Making a run far offside against a high line
07 October 2024
When the ball is wide with Rashford for Manchester United, and he is ready to pass, I like the run Bruno Fernandes made, running well offside beyond Aston Villa’s high line. All Fernandes has to do is stay behind Hojlund for a two-on-one with the keeper.
I’m not sure why more teams don’t coordinate this specific movement more often against high defensive lines. One run initially, the second run from deeper to stay onside for the pass, and then the finish two-on-one.
The risk with making a run this far offside is that for several seconds, if the ball is not played behind Aston Villa’s defense, Manchester United are essentially down to ten men because Bruno Fernandes is very far out of the play.

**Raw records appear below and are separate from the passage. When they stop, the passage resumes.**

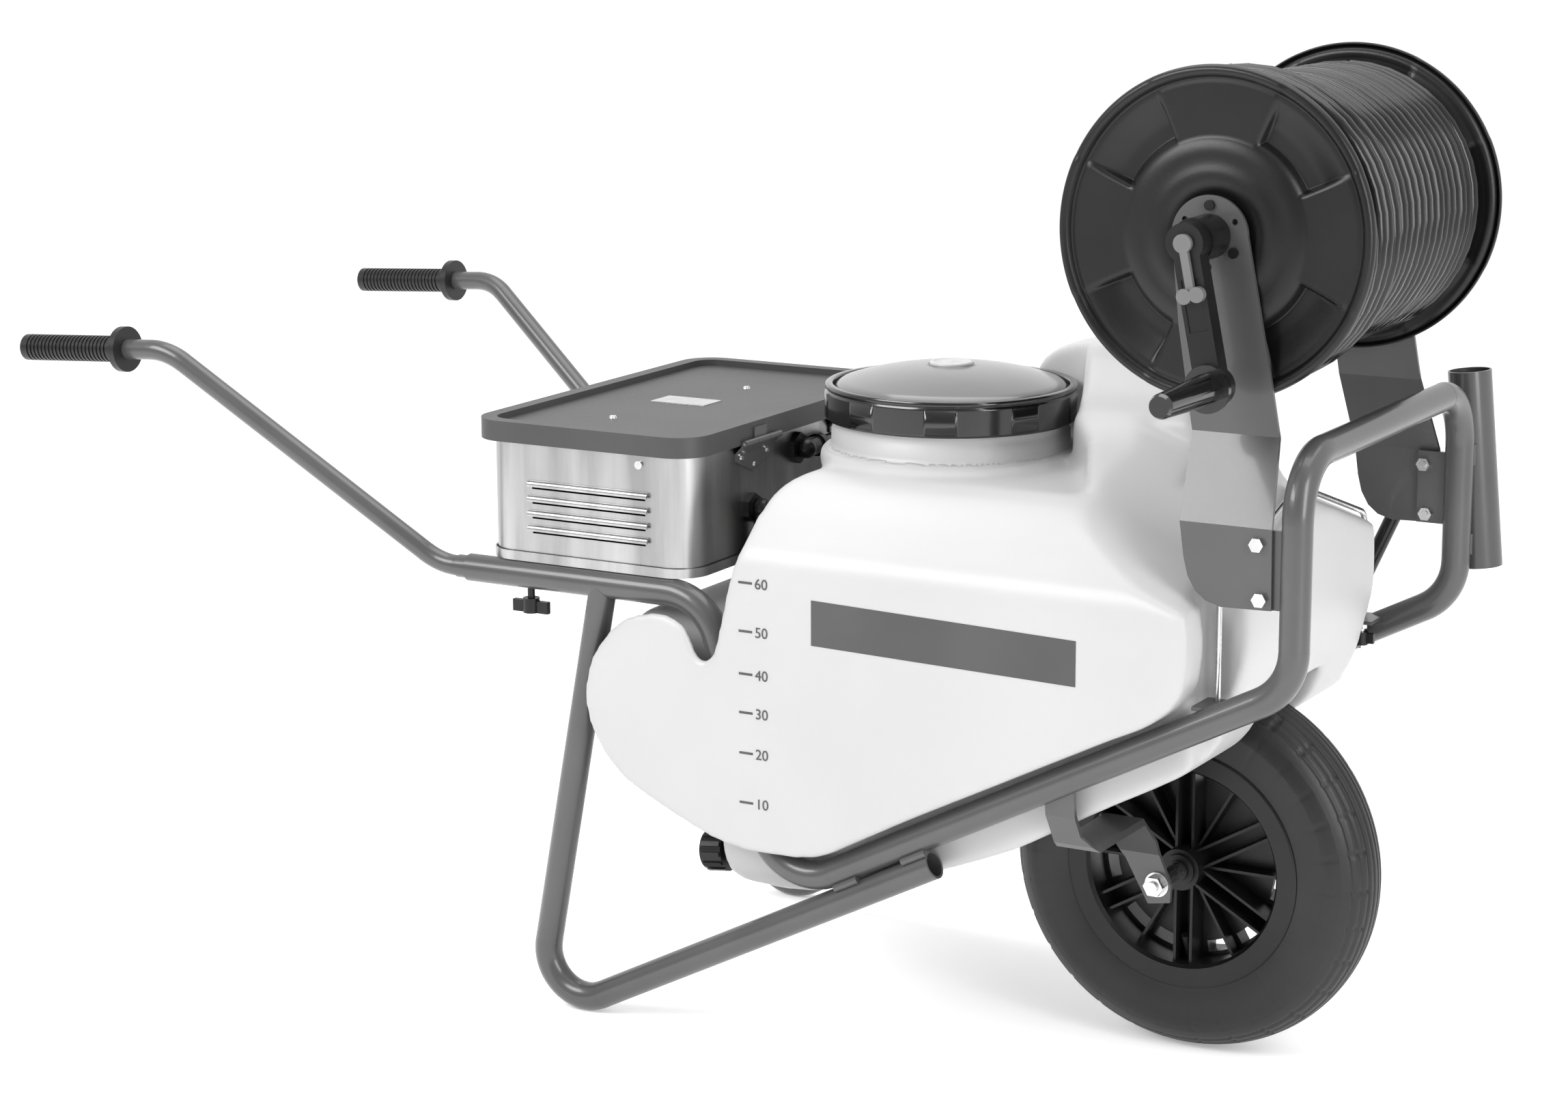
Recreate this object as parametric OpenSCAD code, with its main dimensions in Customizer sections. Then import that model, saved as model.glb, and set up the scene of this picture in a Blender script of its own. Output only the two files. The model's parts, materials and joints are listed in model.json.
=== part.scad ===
// Wheeled sprayer cart: bent tube frame, one pneumatic wheel, moulded tank,
// pump box and hose reel. +X forward, +Y to the left hand, +Z up, millimetres.
// Positions below are from the wheel axle line; origin_x and origin_y move the
// whole cart so that the origin is the middle of its footprint on the ground.

/* [Wheel] */
// Outer diameter of the tyre
wheel_d = 400; // [395:1:405]
// Width of the tyre
tyre_w = 100; // [90:1:104]
// Outer diameter of the rim flange
rim_d = 256; // [250:1:260]
// Diameter of the axle bolt
axle_d = 12; // [10:1:14]

/* [Frame tube] */
// Outer diameter of the frame tube
tube_d = 30; // [28:0.5:31]
// Wall of the frame tube
tube_wall = 2.5; // [2:0.25:3]
// Distance from the middle plane to each side tube
side_y = 230; // [228:1:232]
// Height of the rear rail
rail_z = 477; // [475:1:478]
// Position of the front hoop
hoop_x = 191; // [189:1:194]
// Height of the hoop cross bar
bar_z = 679; // [672:1:684]
// Bend radius of the frame tube
bend_r = 60; // [56:1:62]

/* [Handles] */
// Outer diameter of the handle tube
handle_d = 22; // [21:0.5:23]
// Outer diameter of the rubber grip
grip_d = 29; // [28:0.5:31]
// Outer diameter of the grip collar
collar_d = 50; // [46:1:52]
// Half distance between the grips
grip_y = 314; // [308:1:318]
// Height of the grips
grip_z = 700; // [690:1:710]

/* [Tank] */
// Half width of the tank over its side bulges
tank_half_w = 258; // [256:1:261]
// Wall of the tank
tank_wall = 4.5; // [4:0.5:5]
// Height of the hump ahead of the neck
hump_z = 735; // [725:1:738]
// Bore of the filling neck
neck_bore = 240; // [236:1:242]
// Outer diameter of the screw ring
ring_d = 267; // [265:0.5:270]
// Height of the screw ring
ring_h = 38; // [37:0.5:42]

/* [Pump box] */
// Length of the box body along the cart
box_l = 255; // [248:1:258]
// Half width of the box body
box_half_w = 232; // [228:1:233]
// Height of the box body
box_h = 126; // [122:1:128]
// Sheet thickness of the box
sheet = 1.5; // [1.2:0.1:2]

/* [Hose reel] */
// Diameter of the reel flanges
flange_d = 317.6; // [312:0.2:319]
// Half width over the reel flanges
reel_half_w = 190; // [188:0.5:191]
// Outer diameter of the hose
hose_d = 17; // [16:0.5:18]
// Radius of the crank
crank_r = 138; // [134:1:140]
// Length of the crank grip
knob_l = 118; // [110:1:120]

/* [Lance holder] */
// Outer diameter of the lance holder tube
holder_d = 46; // [44:1:48]
// Wall of the lance holder tube
holder_wall = 2; // [1.5:0.25:2.5]
// Length of the lance holder tube
holder_l = 210; // [200:1:216]

/* [Hidden] */
$fn = 48;
// how far a straight tube reaches into a bend, and how much thicker the bend is
joint_l = 1.5;
joint_d = 0.2;
tr = tube_d / 2;
origin_x = 524.5;
origin_y = 17;
axle_z = wheel_d / 2;
// run of the lower rail between the rear bend and the hoop
run_slope = 0.515;
run_a = atan(run_slope);
run_z0 = 359.2;
knee_x = -372.6;
knee_z = run_z0 + run_slope * knee_x;
rear_bend_x = -456;
rail_end_x = -753;
hoop_low_z = run_z0 + run_slope * hoop_x;
hoop_cut_z = 500;
rail_path = [[rail_end_x, 0, rail_z], [rear_bend_x, 0, rail_z], [knee_x, 0, knee_z],
  [hoop_x, 0, hoop_low_z], [hoop_x, 0, hoop_cut_z]];
hoop_path = [[hoop_x, -side_y, hoop_cut_z], [hoop_x, -side_y, bar_z],
  [hoop_x, side_y, bar_z], [hoop_x, side_y, hoop_cut_z]];
// the leg runs parallel to the lower rail, one tube below it
leg_drop = (tube_d + 0.3) / cos(run_a);
leg_top_x = -583;
leg_lean = 0.19;
leg_end_x = -190;
leg_run_z0 = run_z0 - leg_drop;
leg_foot_x = (leg_top_x - leg_lean * (rail_z - leg_run_z0)) / (1 - leg_lean * run_slope);
leg_foot_z = leg_run_z0 + run_slope * leg_foot_x;
leg_a = angle_of([leg_lean, 0, 1], [1, 0, run_slope]) / 2;
leg_mid = unit(unit([leg_lean, 0, 1]) + unit([1, 0, run_slope]));
// the bend that makes the leg just touch the ground
leg_r = (tr + joint_d / 2 - leg_foot_z) / (leg_mid[2] / sin(leg_a) - 1);
leg_line = [[leg_top_x, 0, rail_z], [leg_foot_x, 0, leg_foot_z],
  [leg_end_x, 0, leg_run_z0 + run_slope * leg_end_x]];
reel_x = 81.8;
reel_z = 879.8;
bolt_d = 8;
arm_in = 193.5;
arm_t = 4;
lug_t = 5;
plate_y = side_y + lug_t / 2;
neck_x = -291;
neck_top = 672;
ring_z = 644.5;
box_front = -475;
box_rear = box_front - box_l;
pan_z = rail_z + tr + 0.2;
lid_z = pan_z + 2 + box_h;
wing_x = -675;
screw_hole = 8.1;
rod_x = 101;
rod_y = 198;
block_half = 183;

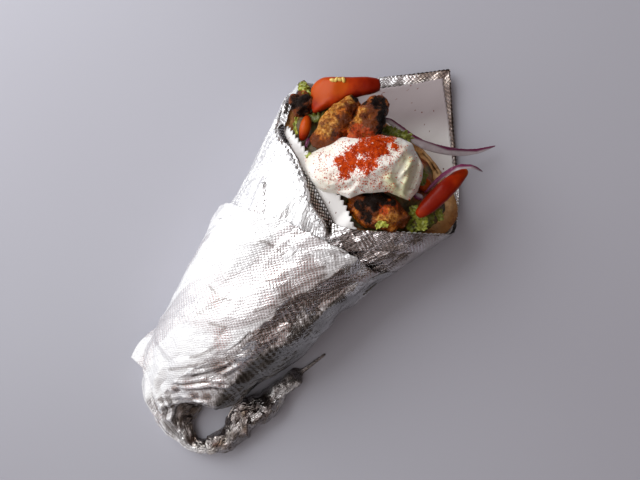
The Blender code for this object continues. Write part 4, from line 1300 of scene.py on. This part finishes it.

Marcus Rashford has to commit to sending the ball the moment Bruno Fernandes commits this hard to that run, in the same way Rasmus Hojlund has to be ready to win the foot race to the ball.
In this example in-game, Marcus Rashford hesitated with the pass, and the timing was thrown off. United gave up possession soon thereafter.
Many center-forwards purposefully stray offside against a high line, and it is effective, but not to this degree. This seems like it would be more effective if you have even a moderately quick center forward.
The positive is that if Rasmus Hojlund has the speed advantage up against center-back Diego Carlos, which I argue he would if Rashford times the pass correctly, then this ends in a goal seven times out of ten.
The hard part, in my opinion, falls on Rashford to put the correct amount of weight on the pass to not allow goalkeeper Emi Martinez to come out and sweep the ball away from danger. The easy part is making those two runs.